Maryland Crab CakesRecipe preview on Faxo
Recipe

Description
No need to be in the Chesapeake area to appreciate Maryland Crab Cakes. Make them at home instead. You can pan fry or bakes these wonderful little cakes, it's your choice. Serve with lemon or your favorite Remoulade sauce.
Ingredients
- 1 lb. jumbo lump or backfin lump crabmeat, fresh or pasteurized
- 1 large egg
- 1/4 c. mayonnaise or sour cream
- 1 1/2 t. Dijon mustard
- 1 t. Old Bay seasoning
- 1 t. fresh lemon juice
- 1/2 t. Worcestershire sauce
- 1 c. breadcrumbs, ideally fresh from white or sourdough bread
- 1/4 c. Panko breadcrumbs
- 1 T. freshly chopped flat-leaf parsley
- 2 T. unsalted butter
- 1 T. olive oil
- 1/4 t. of salt
- Lemon wedges for serving
Steps
- Decide if you want to sauté or bake the crab cakes. If baking them, preheat the oven for 400 degrees.

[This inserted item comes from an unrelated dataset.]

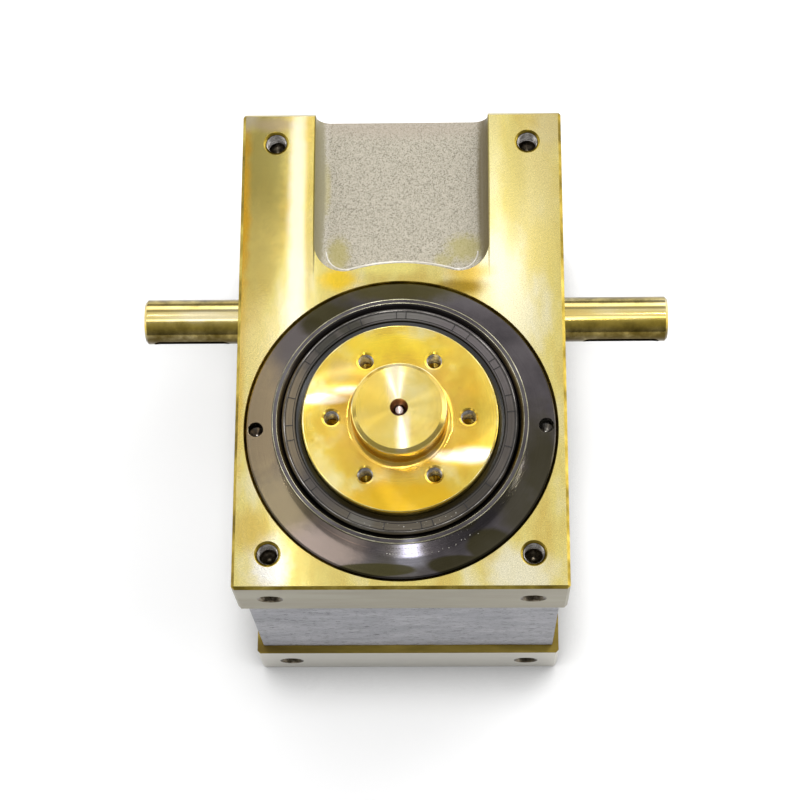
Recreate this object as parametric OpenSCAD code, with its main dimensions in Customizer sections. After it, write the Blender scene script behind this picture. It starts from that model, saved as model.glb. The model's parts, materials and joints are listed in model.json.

- Drain crabmeat and pick through it for shells (shells won’t be in jumbo lump crabmeat). Put the crab in a medium-size bowl, set aside.
- In a small bowl, whisk the egg, mayonnaise, mustard, Old Bay seasoning, lemon juice, Worcestershire sauce, and salt. Pour mixture on top of the crab and gently mix until well-combined, but be careful to gently break up lumps with your fingers and not to over-mix.